Walking down the South Bank last night to the funeral of arts broadcasting on British commercial television, I tripped over a red carpet and asked WTF it was there for.

National Movie Awards, apparently. This is where people who go to multiplexes get to nominate their favourite heart-throbs and win a chance of attending the ceremony. As I am digesting this information, a limo draws up and Tom Cruise comes walking towards me. Some women start screaming and a clutch of bald men rush towards him with photographs to be signed, and posted on e-bay within hours. 

Tom, who probably wanted a part in my new film, gave a shrug and did his stuff. He’s a pro. I waved, and walked on to the National Film Theatre where Lord Bragg, Melvyn of the Glens, was presenting the last edtition of his South Bank Show, axed after 33 years and 736 episodes by the visigoths of ITV.

It was a sentimental occasion, the final show consisting of chats with two of Melvyn’s directors, Ken Russell and Tony Palmer, and a short disquisition on his own interviewing technique. Melvyn refused to be maudlin but, as I left the party, someone muttered in my ear, ‘you’re looking at a room full of talented people who will never work again.’

Which is dangerously close to the truth. Arts documentaries are almost dead in the UK. BBC4 has picked up the baton for niche audiences but the mass audience has eluded the BBC which persists with a yoof-oriented Culture Show of no discernable quality and the noisy self-puffery of Alan Yentob’s fawning and visibly compromised Imagine strand (its last edition was a tie-in with a reissued Rolling Stones allbum).

Melvyn could be fawning, too, but he was always informative. As a young man, I would rush home Sunday nights to catch the South Bank Show at 10, avid to learn about artists. It wasn’t always great, as Melvyn readily admitted, but its heart was in the right place. One week it did Harold Pinter, the next Paul McCartney, Tracey Emin or Iggy Pop. I had completely forgotten the early collector’s edition interview with Ingmar Bergman, recalled in Melvyn’s new book of the series, called Final Cut. 
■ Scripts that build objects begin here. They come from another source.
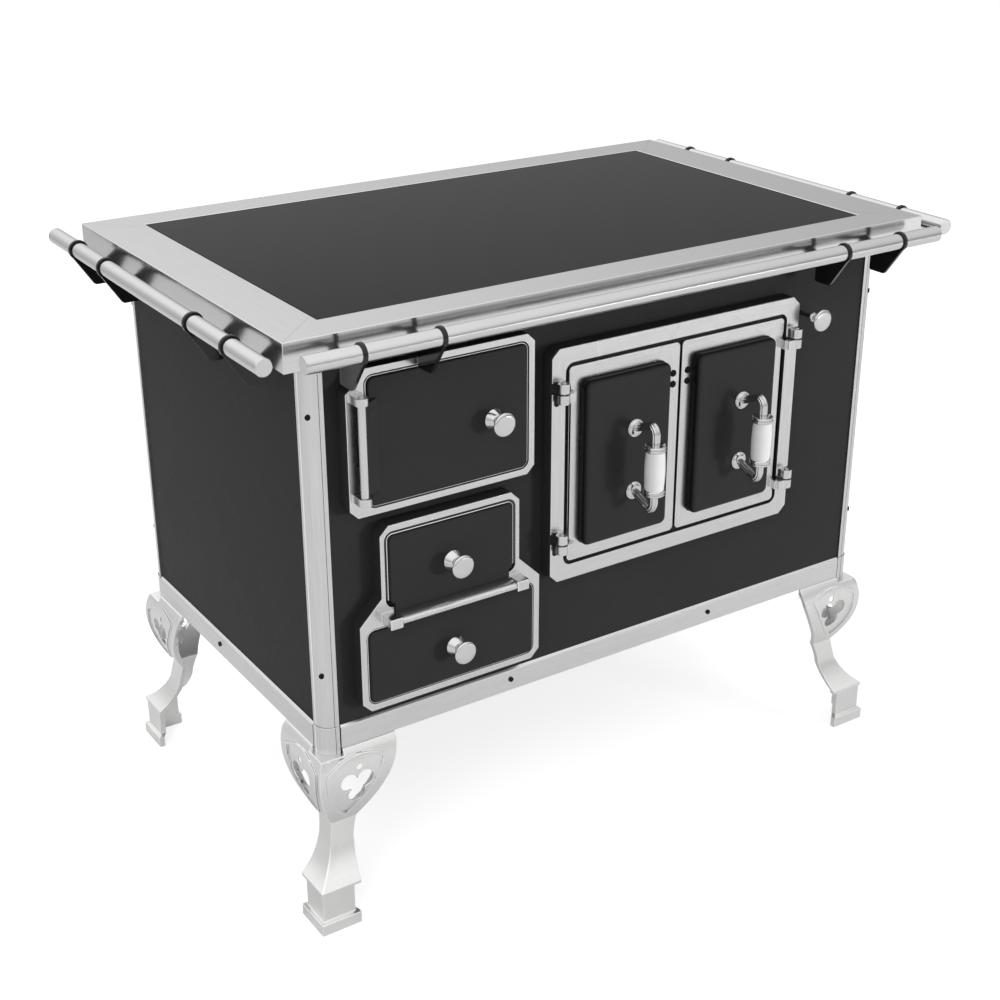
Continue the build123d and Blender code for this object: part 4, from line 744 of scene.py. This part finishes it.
# ---------------------------------------------------------------- camera
CAMERA_AT = (-1.2351, -1.8582, 1.4024)
azimuth = math.radians(-33.737)
elevation = math.radians(23.943)
back = np.array([math.sin(azimuth) * math.cos(elevation), -math.cos(azimuth) * math.cos(elevation),
                 math.sin(elevation)])
right = np.cross(-back, [0, 0, 1])
right /= np.linalg.norm(right)
up = np.cross(right, -back)
lens = bpy.data.cameras.new("camera")
lens.sensor_width = 36.0
lens.lens = 58.58
lens.shift_x = -0.00877
lens.shift_y = -0.01084
lens.clip_start = 0.05
camera = bpy.data.objects.new("camera", lens)
camera.matrix_world = matrix_of((right, up, back, CAMERA_AT))
scene.collection.objects.link(camera)
scene.camera = camera


# ---------------------------------------------------------------- studio
WORLD_LIGHT = 0.42              # strength of the surroundings as a light
FLOOR_REACH = 12.0
FLOOR_GLOW_SEEN = 0.66          # lifts the lit floor to white in the picture
FLOOR_GLOW_MIRRORED = 0.15      # and makes up in reflections for lamps that metal doesn't mirror
AIM = (0, 0, 0.45)              # the middle of the stove


def studio_world():
    """Pale surroundings: white to the camera and softer as a light.

    In reflections they are dimmer near the horizon and to the right, as in a room lit from the
    left.
    """
    world = bpy.data.worlds.new("studio")
    world.use_nodes = True
    tree = world.node_tree
    tree.nodes.clear()
    rays = add(tree, "ShaderNodeLightPath").outputs
    direction = add(tree, "ShaderNodeTexCoord").outputs["Generated"]
    sideways, _, height = add(tree, "ShaderNodeSeparateXYZ", None, Vector=direction).outputs
    seen = maths(tree, "ADD", spread(tree, height, 0.58, 1.0, 0.12, 0.45),
                 spread(tree, height, 0.0, 0.08, 0.5, 0.75))
    seen = maths(tree, "MULTIPLY", seen, spread(tree, sideways, 1.08, 0.76, 0.33, 0.70))
    mirrored = maths(tree, "MAXIMUM", rays["Is Glossy Ray"], rays["Is Transmission Ray"])
    strength = between(tree, mirrored, WORLD_LIGHT, seen)
    strength = between(tree, rays["Is Camera Ray"], strength, 1.0)
    light = add(tree, "ShaderNodeBackground", None, Color=(1, 1, 1, 1), Strength=strength)
    add(tree, "ShaderNodeOutputWorld", None, Surface=light.outputs[0])
    scene.world = world


def studio_floor():
    """Pale floor that reads white where it is lit and keeps the object's shadow."""
    material, tree, surface = new_material("pale_floor", Roughness=0.9, Specular_IOR_Level=0.0)
    surface.inputs["Base Color"].default_value = linear("#E6E6E6")
    rays = add(tree, "ShaderNodeLightPath").outputs
    glow = maths(tree, "MULTIPLY", rays["Is Glossy Ray"], FLOOR_GLOW_MIRRORED)
    glow = between(tree, rays["Is Camera Ray"], glow, FLOOR_GLOW_SEEN)
    surface.inputs["Emission Color"].default_value = (1, 1, 1, 1)
    tree.links.new(glow, surface.inputs["Emission Strength"])
    mesh = bpy.data.meshes.new("floor")
    corners = [(-1, -1), (1, -1), (1, 1), (-1, 1)]
    mesh.from_pydata([(x * FLOOR_REACH, y * FLOOR_REACH, 0) for x, y in corners], [],
                     [(0, 1, 2, 3)])
    mesh.materials.append(material)
    floor = bpy.data.objects.new("floor", mesh)
    scene.collection.objects.link(floor)


def softbox(name, place_at, size, power):
    """Square area lamp, in metres and watts, that lights the stove but isn't mirrored in it."""
    lamp = bpy.data.lights.new(name, "AREA")
    lamp.shape = "SQUARE"
    lamp.size = size
    lamp.energy = power
    holder = bpy.data.objects.new(name, lamp)
    away = np.array(place_at) - np.array(AIM)
    away /= np.linalg.norm(away)
    side = np.cross([0, 0, 1], away)
    side /= np.linalg.norm(side)
    rise = np.cross(away, side)
    holder.matrix_world = matrix_of((side, rise, away, place_at))
    holder.visible_glossy = False
    scene.collection.objects.link(holder)


studio_world()
studio_floor()
softbox("key_left", (-3.2, -3.0, 3.4), 2.4, 64)
softbox("low_right", (3.4, -5.0, 0.5), 0.9, 150)
softbox("fill_right", (3.4, -2.6, 2.2), 2.4, 22)
softbox("top", (0.2, 0.6, 3.8), 2.6, 40)
scene.view_settings.view_transform = "Standard"
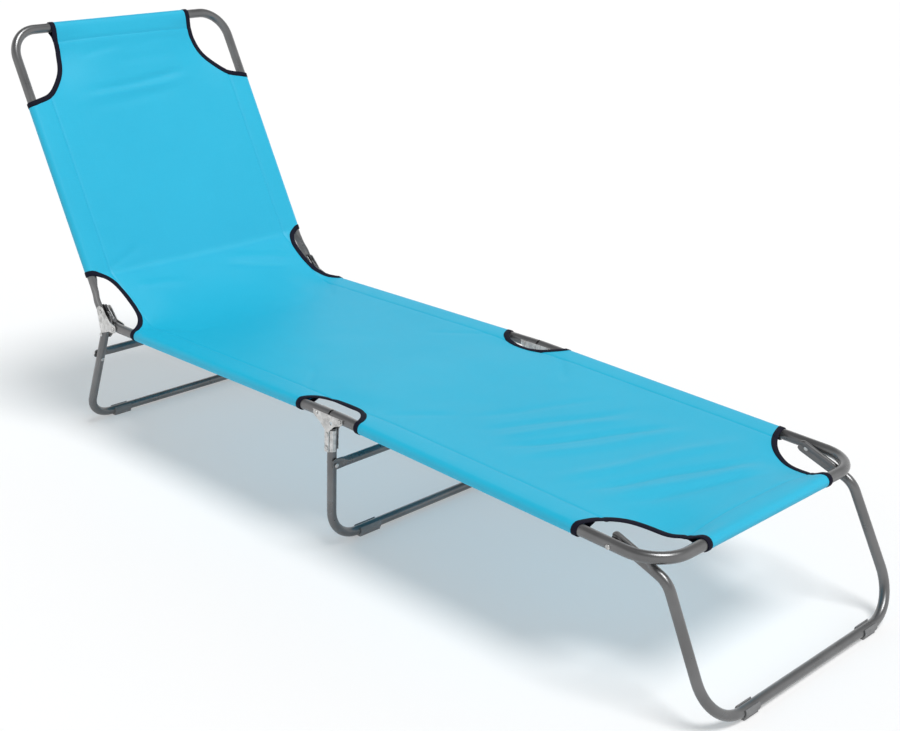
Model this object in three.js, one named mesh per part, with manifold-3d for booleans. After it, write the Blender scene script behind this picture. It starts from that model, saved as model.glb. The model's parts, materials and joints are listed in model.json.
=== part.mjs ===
// Three-section folding sun lounger with three U-shaped legs.
// Millimetres, +Z up, +X towards the foot end. The origin is on the floor, in the middle of the
// lounger. The seat section is the fixed body. The backrest, the middle leg and the head leg hang
// on it, the foot section hangs on the middle leg, and the front leg hangs on the foot section.

import * as THREE from 'three';
import { mergeVertices } from 'three/addons/utils/BufferGeometryUtils.js';
import Module from 'manifold-3d';

const wasm = await Module();
wasm.setup();

// ---------------------------------------------------------------- driving dimensions

const HALF_WIDTH = 250; // from the middle plane to the middle of a side tube
const FRAME_RADIUS = 9; // outside radius of the frame tubes
const LEG_RADIUS = 8; // outside radius of the leg tubes and crossbars
const WALL = 1.2; // wall of every tube
const GAP = 0.3; // clearance between pieces that touch or turn on each other

const TUBE_SIDES = 14;
const PIN_SIDES = 8;
const BEND_STEPS = 5;
const LEFT_SIDE = { from: -270, to: -230 }; // how far a hole drilled through one side runs
const BOTH_SIDES = { from: -270, to: 270 };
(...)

The difference between Melvyn and his imitators was always the vocabulary. The South Bank Show was always well scripted, easy on the ear, Melvyn singing its shapely cadences with an agreeable lilt. The Imagine films, by comparison, are verbally incoherent, barely articulate. Yentob habitually mumbles. Melvyn knows what to do with a labial consonant.

The killing of the South Bank Show, after it was pushed over recent years to ever-later slots, was an inevitable piece of corporate vandalism by Peter Fincham, the ITV boss, who performed similar acts while he was in an executive chair at the BBC. A pox on him.

SBS is irreplaceable. Television will never again attract audiences of 4-5 million for living art – or much else, except bloated spectator sports and soap opera. Sic transit media mundi.

Comments

  • Thomas P says:

    life sux, eh Norman?
    I love your stuff, And look forward to the Mahler thing next month, or whenever.